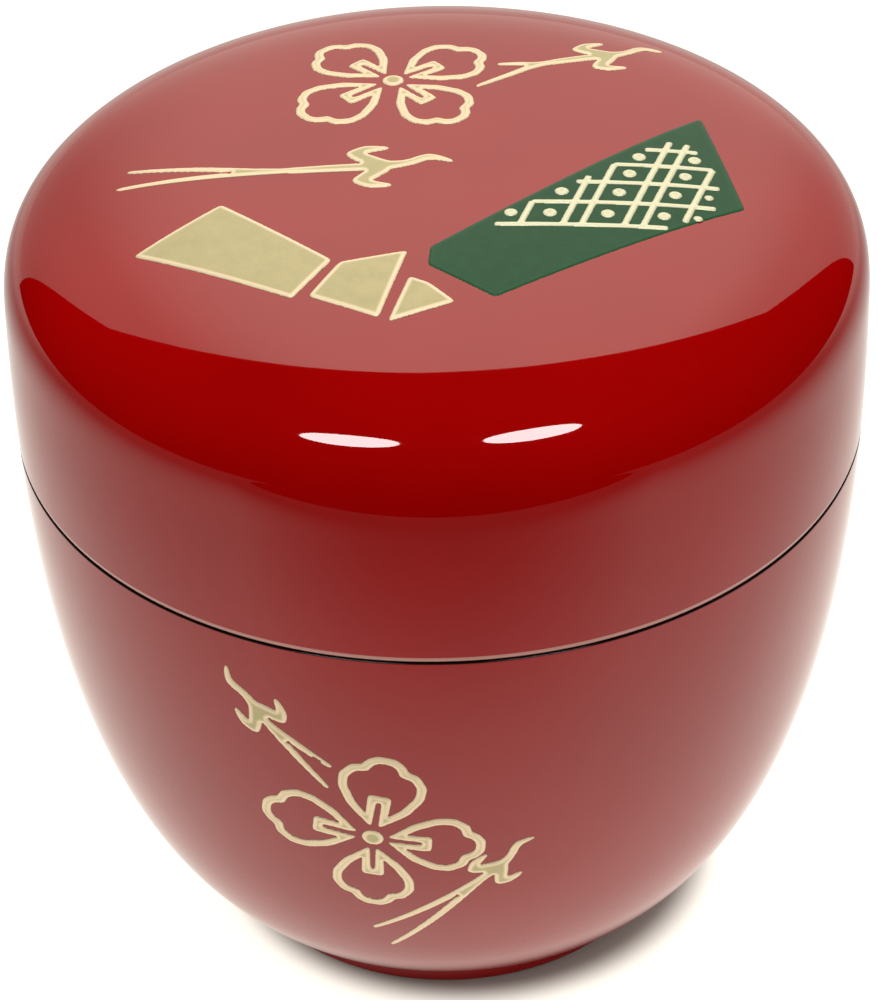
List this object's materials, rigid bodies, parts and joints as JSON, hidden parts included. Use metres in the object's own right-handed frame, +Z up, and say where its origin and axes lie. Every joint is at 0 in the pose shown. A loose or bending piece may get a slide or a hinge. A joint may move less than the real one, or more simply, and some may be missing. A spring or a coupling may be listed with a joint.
{
  "type": "tea caddy",
  "caption": "Round lacquered tea caddy with a slip-on lid, a low foot ring and gold and green ornament on the lid and cup.",
  "frame": {"origin": "centre of the foot ring's resting plane", "axes": "+Z up along the turning axis, -Y towards the decorated front of the cup"},
  "size_m": [0.066, 0.066, 0.0663],
  "materials": {
    "red_lacquer": "gloss red lacquer over turned wood",
    "gold_maki_e": "matt gold powder in lacquer",
    "green_lacquer": "semi-gloss green lacquer"
  },
  "bodies": {
    "cup": {"cup": "red_lacquer", "cup_blossom_centre": "gold_maki_e", "cup_blossom_petal_1": "gold_maki_e", "cup_blossom_petal_2": "gold_maki_e", "cup_blossom_petal_3": "gold_maki_e", "cup_blossom_petal_4": "gold_maki_e", "cup_crane_lower": "gold_maki_e", "cup_crane_upper": "gold_maki_e"},
    "lid": {"lid": "red_lacquer", "lid_blossom_centre": "gold_maki_e", "lid_blossom_petal_1": "gold_maki_e", "lid_blossom_petal_2": "gold_maki_e", "lid_blossom_petal_3": "gold_maki_e", "lid_blossom_petal_4": "gold_maki_e", "lid_crane_long": "gold_maki_e", "lid_crane_short": "gold_maki_e", "lid_gold_facet_1": "gold_maki_e", "lid_gold_facet_2": "gold_maki_e", "lid_gold_facet_3": "gold_maki_e", "lid_green_panel": "green_lacquer", "lid_lattice": "gold_maki_e", "lid_lattice_dot_1": "gold_maki_e", "lid_lattice_dot_10": "gold_maki_e", "lid_lattice_dot_11": "gold_maki_e", "lid_lattice_dot_12": "gold_maki_e", "lid_lattice_dot_13": "gold_maki_e", "lid_lattice_dot_2": "gold_maki_e", "lid_lattice_dot_3": "gold_maki_e", "lid_lattice_dot_4": "gold_maki_e", "lid_lattice_dot_5": "gold_maki_e", "lid_lattice_dot_6": "gold_maki_e", "lid_lattice_dot_7": "gold_maki_e", "lid_lattice_dot_8": "gold_maki_e", "lid_lattice_dot_9": "gold_maki_e"}
  },
  "joints": [
    {"name": "lid_lift", "type": "slide", "parent": "cup", "child": "lid", "axis": [0, 0, 1], "range_m": [0, 0.045]}
  ]
}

§ EXERCISE DESCRIPTION: Each line of the material above needs to be quoted exactly, please.

§ COMPLETED EXERCISE:
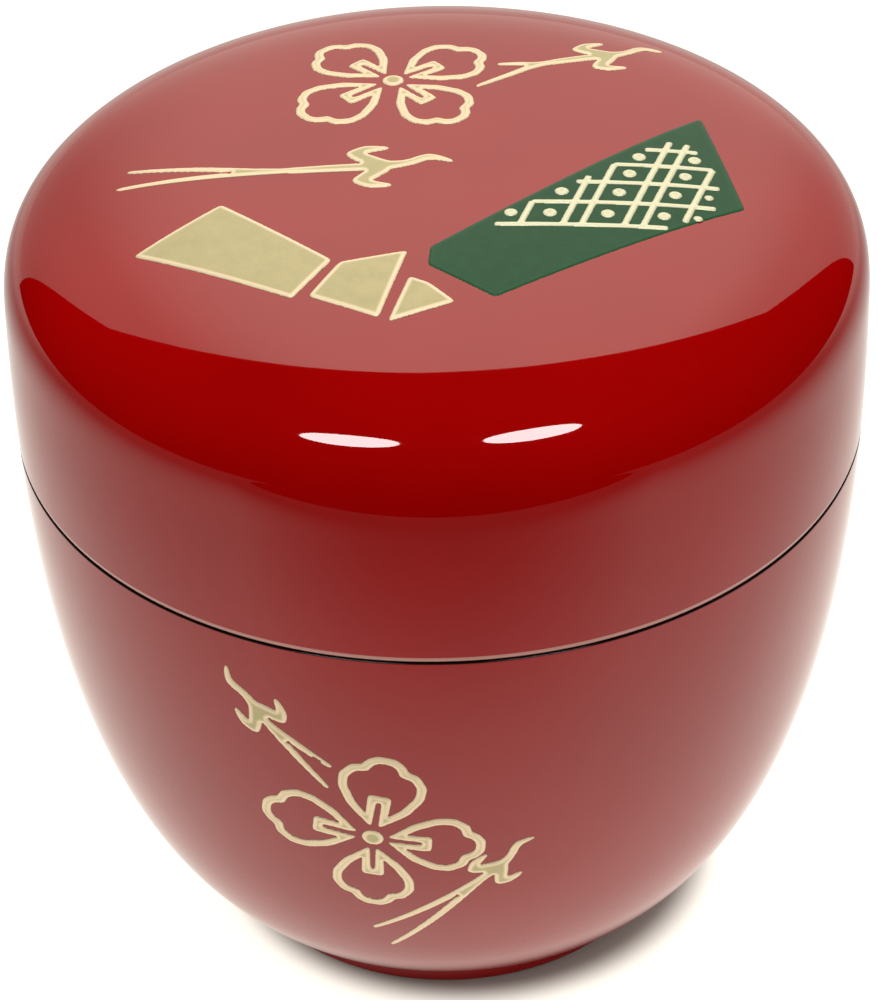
List this object's materials, rigid bodies, parts and joints as JSON, hidden parts included. Use metres in the object's own right-handed frame, +Z up, and say where its origin and axes lie. Every joint is at 0 in the pose shown. A loose or bending piece may get a slide or a hinge. A joint may move less than the real one, or more simply, and some may be missing. A spring or a coupling may be listed with a joint.
{
  "type": "tea caddy",
  "caption": "Round lacquered tea caddy with a slip-on lid, a low foot ring and gold and green ornament on the lid and cup.",
  "frame": {"origin": "centre of the foot ring's resting plane", "axes": "+Z up along the turning axis, -Y towards the decorated front of the cup"},
  "size_m": [0.066, 0.066, 0.0663],
  "materials": {
    "red_lacquer": "gloss red lacquer over turned wood",
    "gold_maki_e": "matt gold powder in lacquer",
    "green_lacquer": "semi-gloss green lacquer"
  },
  "bodies": {
    "cup": {"cup": "red_lacquer", "cup_blossom_centre": "gold_maki_e", "cup_blossom_petal_1": "gold_maki_e", "cup_blossom_petal_2": "gold_maki_e", "cup_blossom_petal_3": "gold_maki_e", "cup_blossom_petal_4": "gold_maki_e", "cup_crane_lower": "gold_maki_e", "cup_crane_upper": "gold_maki_e"},
    "lid": {"lid": "red_lacquer", "lid_blossom_centre": "gold_maki_e", "lid_blossom_petal_1": "gold_maki_e", "lid_blossom_petal_2": "gold_maki_e", "lid_blossom_petal_3": "gold_maki_e", "lid_blossom_petal_4": "gold_maki_e", "lid_crane_long": "gold_maki_e", "lid_crane_short": "gold_maki_e", "lid_gold_facet_1": "gold_maki_e", "lid_gold_facet_2": "gold_maki_e", "lid_gold_facet_3": "gold_maki_e", "lid_green_panel": "green_lacquer", "lid_lattice": "gold_maki_e", "lid_lattice_dot_1": "gold_maki_e", "lid_lattice_dot_10": "gold_maki_e", "lid_lattice_dot_11": "gold_maki_e", "lid_lattice_dot_12": "gold_maki_e", "lid_lattice_dot_13": "gold_maki_e", "lid_lattice_dot_2": "gold_maki_e", "lid_lattice_dot_3": "gold_maki_e", "lid_lattice_dot_4": "gold_maki_e", "lid_lattice_dot_5": "gold_maki_e", "lid_lattice_dot_6": "gold_maki_e", "lid_lattice_dot_7": "gold_maki_e", "lid_lattice_dot_8": "gold_maki_e", "lid_lattice_dot_9": "gold_maki_e"}
  },
  "joints": [
    {"name": "lid_lift", "type": "slide", "parent": "cup", "child": "lid", "axis": [0, 0, 1], "range_m": [0, 0.045]}
  ]
}